The property tax revenues go to the schools, the county, the cities and special districts, and they have been warned that the tax roll won't grow as rapidly as it has in the past, Harms said.
"Instead of the 17 percent increases, we may get 5 percent increases," Harms said of the county's assessment. "I've warned (the property tax recipients) not to count on the kind of revenue increases they have gotten in the past. But it's really hard to see a decline in revenues."
Freeman said his reassessments this year took $1.2 billion off the assessment roll in San Joaquin County, but the county still had 9 percent growth. Next year's San Joaquin County assessment roll may decline, he said. "Next year might be interesting. Zero might be good," he said.
Stanislaus County Chief Executive Officer Rick Robinson said the county gets 11 cents of the property tax dollar, which is a source of discretionary income.
"We are certainly mindful of the slowdown in the housing market, and we are seeing the slowdown in the growth of property tax," Robinson said.
Smaller increase in tax revenue
Stanislaus County's property tax revenue grew about $10 million from 2006 to 2007, to $39 million. The county estimates an increase of just $2.2 million for the next fiscal year.
But the overall county assessment will continue to grow, Harms said, despite the declining residential property values. That's because commercial and industrial properties continue to be built each year, and older homes that do sell jump in value from the artificially low Proposition 13 valuation to market.

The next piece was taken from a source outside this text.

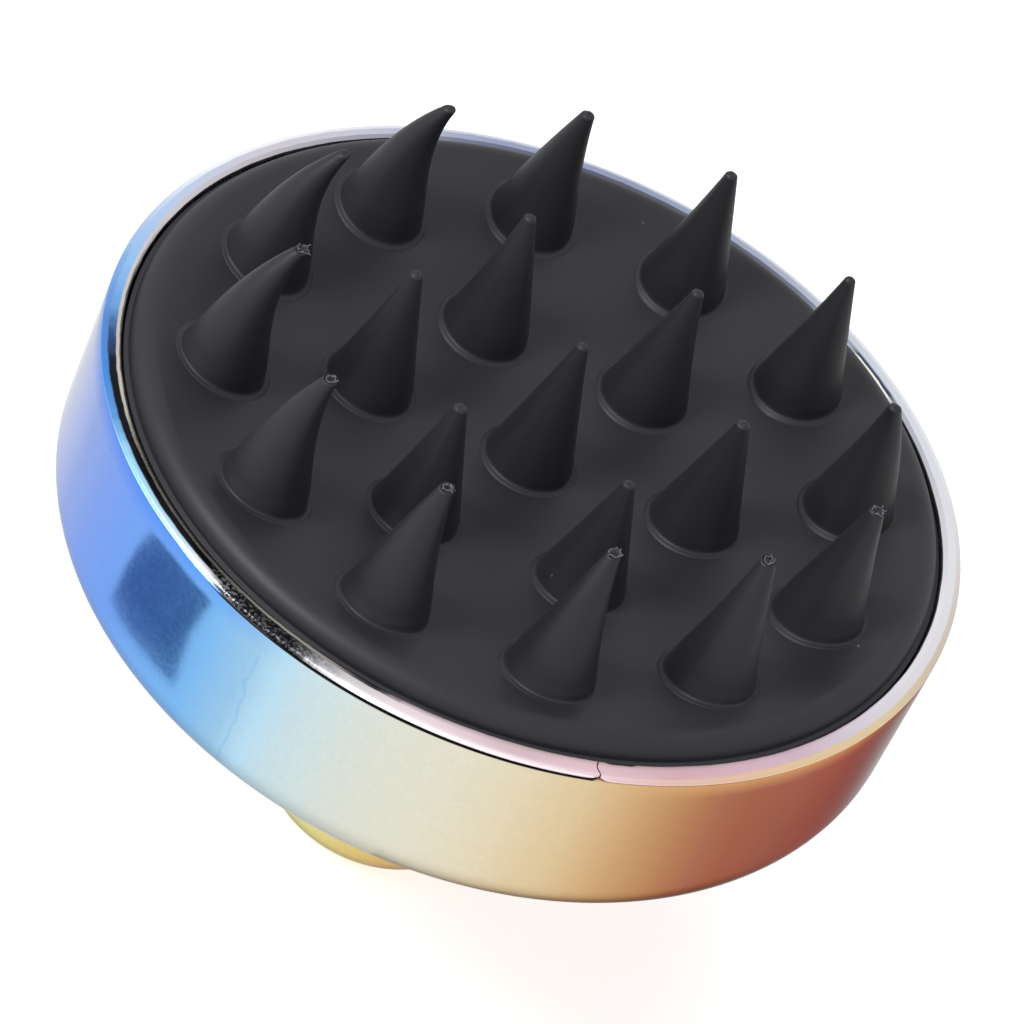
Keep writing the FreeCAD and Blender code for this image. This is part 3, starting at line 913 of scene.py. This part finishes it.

Examples, he said, are the construction of a $40 million industrial building, a new shopping center, or farmland on the books at $2,000 an acre getting rezoned for a subdivision, boosting its value to $600,000 an acre.
Those kinds of economic boosts make up for a lot of $100,000 residential declines, Harms said.
And while some relatively recent home buyers will see their property taxes decline in the next year or two, most homeowners won't see much property tax benefit from declining property values.